There has always been curiosity as to why the Netherlands has scarcely produced any famous composers, at least not since the Renaissance. Some of those you think might be Dutch turn out to be Belgian, like Joseph Jongen. But there are Alphons Diepenbrock and Willem Pijper; and there are a few others from the mid 20th century, including Rudolf Escher. His Musique pour l’esprit en deuil (‘Music for the spirit in mourning’) impressed me from its opening, the almost inaudible notes, finding in it a great deal of what I enjoy generally of the music of the late 19th and early 20th centuries.

It was written after Rotterdam, where he lived, was bombed to oblivion by the Germans in 1940 destroying most of his scores and possessions. While the music clearly expresses grief, it was also strangely beautiful and compelling, engaging with a rich, complex palette from a large orchestra that was skillfully and interestingly handled. There was apparently no detailed programme; anyway, I rarely try to conjure a narrative or images when listening to new music, though occasionally things come to mind.

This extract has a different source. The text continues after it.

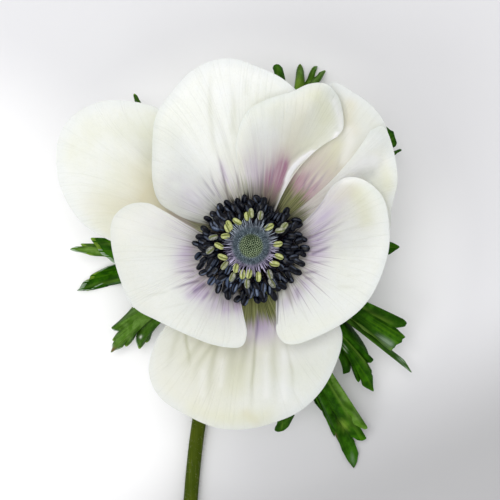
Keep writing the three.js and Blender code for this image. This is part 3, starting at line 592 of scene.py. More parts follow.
# an anther one unit long along z: blunt at both ends, grooved along its +y side, with a painted
# sheen, a paler stripe of painted highlight, on each side of the groove
def makePod(name):
    bm = bmesh.new()
    bmesh.ops.create_uvsphere(bm, u_segments=16, v_segments=9, radius=1)
    for layer in ("groove", "stripe"):
        bm.verts.layers.float.new(layer)
    groove, stripe = bm.verts.layers.float["groove"], bm.verts.layers.float["stripe"]
    for vert in bm.verts:
        x, y, z = vert.co
        girth = math.hypot(x, y)
        if girth > 1e-4:
            dent = max(0.0, y / girth) ** 14
            turn = math.degrees(math.atan2(x, y))
            full = (1 - abs(z) ** 2.8) ** 0.5
            vert.co.x = x / girth * full
            vert.co.y = y / girth * full * (1 - 0.35 * dent)
            vert[groove] = dent
            band = bell((turn - 38) / 22) + 0.35 * bell((turn + 55) / 18)
            vert[stripe] = band * (1 - abs(z) ** 3)
        vert.co.z = 0.5 + 0.5 * z
    return keepShape(name, bm)


# copies a rod or a pod along a line of points; a mesh gets its copies before anything is
# merged in it, so that they are its last vertices
def layAlong(bm, shape, points, radii, tints, side=None, flat=1.0):
    first = len(bm.verts)
    bm.from_mesh(shape)
    bm.verts.ensure_lookup_table()
    tint = bm.verts.layers.float["tint"]
    for vert in bm.verts[first:]:
        share = min(1.0, max(0.0, vert.co.z))
        ahead, behind = blend(points, min(1.0, share + 0.1)), blend(points, max(0.0, share - 0.1))
        way = (ahead - behind).normalized()
        across = Vector((-way.y, way.x, 1e-6)).normalized() if side is None else side
        up = way.cross(across).normalized()
        offset = across * vert.co.x + up * (vert.co.y * flat)
        vert.co = place(*(blend(points, share) + offset * blend(radii, share)))
        vert[tint] = blend(tints, share)


def addRing(bm, radius, height, thick):
    centre = place(0, 0, height)
    turn = Matrix.Rotation(math.pi / 2, 4, "X")
    move = Matrix.Translation(centre + Vector((radius * mm, 0, 0)))
    loop = bmesh.ops.create_circle(bm, segments=10, radius=thick * mm, matrix=move @ turn)
    edges = list({edge for vert in loop["verts"] for edge in vert.link_edges})
    bmesh.ops.spin(bm, geom=loop["verts"] + edges, cent=centre, axis=(0, 0, 1),
                   angle=2 * math.pi, steps=48, use_merge=True)


def curvePoints(a, b, c):
    return [a.lerp(b, t).lerp(b.lerp(c, t), t) for t in (0, 0.25, 0.5, 0.75, 1)]


stamens = dict(
    # how far the dark ring reaches from the axis, every 22.5 degrees, in mm
    reach=[
        14.1, 13.6, 13.4, 12, 12.7, 12.2, 13, 13.2, 14.2, 14.1, 14.1, 14, 14.3, 14.2, 13.3, 13.7,
    ],
    notch=(55, 7, 2.6),  # the ring's gap: heading, half width in degrees and depth
    brightSide=215,  # the heading from which the anthers are painted lighter and glossier, as painted light on that side
    # how far each row lies inside the ring's edge, its height, and how many stand in it
    rows=[
        (0, 30.6, 34), (1.2, 31.2, 34), (2.3, 31.7, 30), (3.4, 31.9, 25), (4.5, 31.6, 18), (5.4, 31, 12),
    ],
    length=2.65, width=1.72, paleLength=2.35, paleWidth=1.45, flat=0.8, stalk=0.17,
    root=(5.7, 27.9), paleRoot=(4.1, 28.3),  # from the axis, and height
    ring=(5.6, 27.6, 0.65), paleRing=(4.05, 28.2, 0.4),  # radius, height, thickness
    paleHeights=(33.2, 32.9),  # of those near the pistil and of those further out
    yaw=36, roll=0.9, hook=0.12,  # how untidy they are
    # heading and distance from the axis of each pale anther, and how grey it is
    pale=[
        (98, 7.1, 0), (120, 6.6, 0), (136, 7.1, 0), (143, 7.0, 0.1), (159, 6.5, 0), (180, 7.6, 0),
        (202, 7.3, 0), (235, 6.4, 0), (254, 7.0, 0), (267, 6.6, 0), (284, 7.5, 0), (323, 7.0, 0),
        (340, 7.1, 0), (3, 6.4, 0), (46, 6.2, 0), (90, 7.8, 0.5), (73, 7.6, 0.8), (167, 9.2, 0.9),
        (186, 9.8, 0.9), (216, 7.8, 0.6), (239, 8.6, 0.7), (264, 9, 0.8), (28, 7.8, 0.7),
        (31, 9.1, 0.6), (303, 8.1, 0.9), (299, 10.2, 0.9),
    ],
    darkColors=dict(
        navy=(0.001, 0.0015, 0.004), dust=(0.006, 0.009, 0.02), bright=(0.04, 0.06, 0.11),
        stalk=(0.006, 0.003, 0.008), stripe=(0.17, 0.21, 0.3), groove=(0.0, 0.0, 0.001),
    ),
    paleColors=dict(
        fresh=(0.32, 0.36, 0.1), freshDust=(0.52, 0.54, 0.27), spent=(0.1, 0.11, 0.09),
        spentDust=(0.34, 0.34, 0.3), groove=(0.11, 0.13, 0.02), stalk=(0.02, 0.01, 0.02),
    ),
)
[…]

Obviously, the composer had much on his mind here, and Edo de Waart helped the music to play itself so that the highly evocative score was endlessly absorbing without any need to look for a story or visual imagery.  The scoring was very colourful, with a piano creating a steady beat for a while, along with a wide variety of percussion, all of which seemed inevitable rather than used just because it was there. The big, slowly assembled, anguished climax came (I don’t think it was intended to depict the bombing, which would have been too trite and superficial in a composer of such obvious subtlety and intelligence), and faded calmly over a long coda, with acceptance.

Horn concerto
Mozart’s fourth horn concerto followed; such a disconnect damaged neither work. The total break between Escher and Mozart, occupied by extensive changes of players and orchestral configuration, to a small body of strings plus two each of horns and oboes. It sounded perfectly adequate after nearly four times that number a few minutes earlier.

The horn soloist was Samuel Jacobs who is soon to return to the position of principal horn in the orchestra after an absence that included the same position with the Royal Philharmonic in London. Even without the obvious international distinction of the post with the NZSO, and the impressive pedigree detailed in the programme booklet, the ears bore evidence enough of gorgeous playing confirming him as one of today’s most distinguished players.

The main feature of his playing is an almost unreal smoothness and perfection of tone which makes no gesture at all towards the idiosyncratic sounds produced by a natural horn, the use of which has become popular even in some late 19th century music. Even for a valved horn Mozart offers challenges, but audible flaws seemed inconceivable. The orchestra matched the elegance of the solo playing.

Sinfonia Domestica
The riches of this splendid concert were not exhausted however. Strauss’s domestic symphony is not as often played as for example, Don Juan, Also sprach Zarathustra or Don Quixote; and that’s not just because of the embarrassing intimacies that Strauss exposes us to, or the enormous wind forces that he calls for. There’s a certain naiveté and excess that is not always perfectly matched by subtlety and taste; and it’s those characteristics that no doubt fueled its enormous success at its premiere in 1904 in New York and at Wanamaker’s department store in Philadelphia (6000 attended there over two nights), as well as the rather pious and pedantic attacks and ridicule that some critics have directed at it. If Strauss had refrained from offering any detail at all about the inspiration behind it, I’m sure its reputation would be very different.

Happily, the programme notes did not enlarge too much on the story and the audience was ready to be won over by the spectacular size of the orchestra (five saxophones, nine horns, quadruple winds elsewhere) and the stunningly accomplished performance that could still, and did, generate a rare excitement. That the house did not sell out to a knowledgeable public (do we still have one?) made me cringe for the groundless boasting by civic leaders about the ‘cultural capital’ which has been unjustified since the 1990s.

De Waart’s performance dwelt on the colour, drollerie and the purely musical elements of the composition, while taking care not to overplay aspects that lend themselves to burlesque or caricature. Then, the grand virtues of this episodic and idiosyncratic composition could be heard without hindrance and be enjoyed simply as a somewhat excessive orchestral showpiece with plenty of entertaining features and musical strengths.

It certainly succeeded splendidly at that level.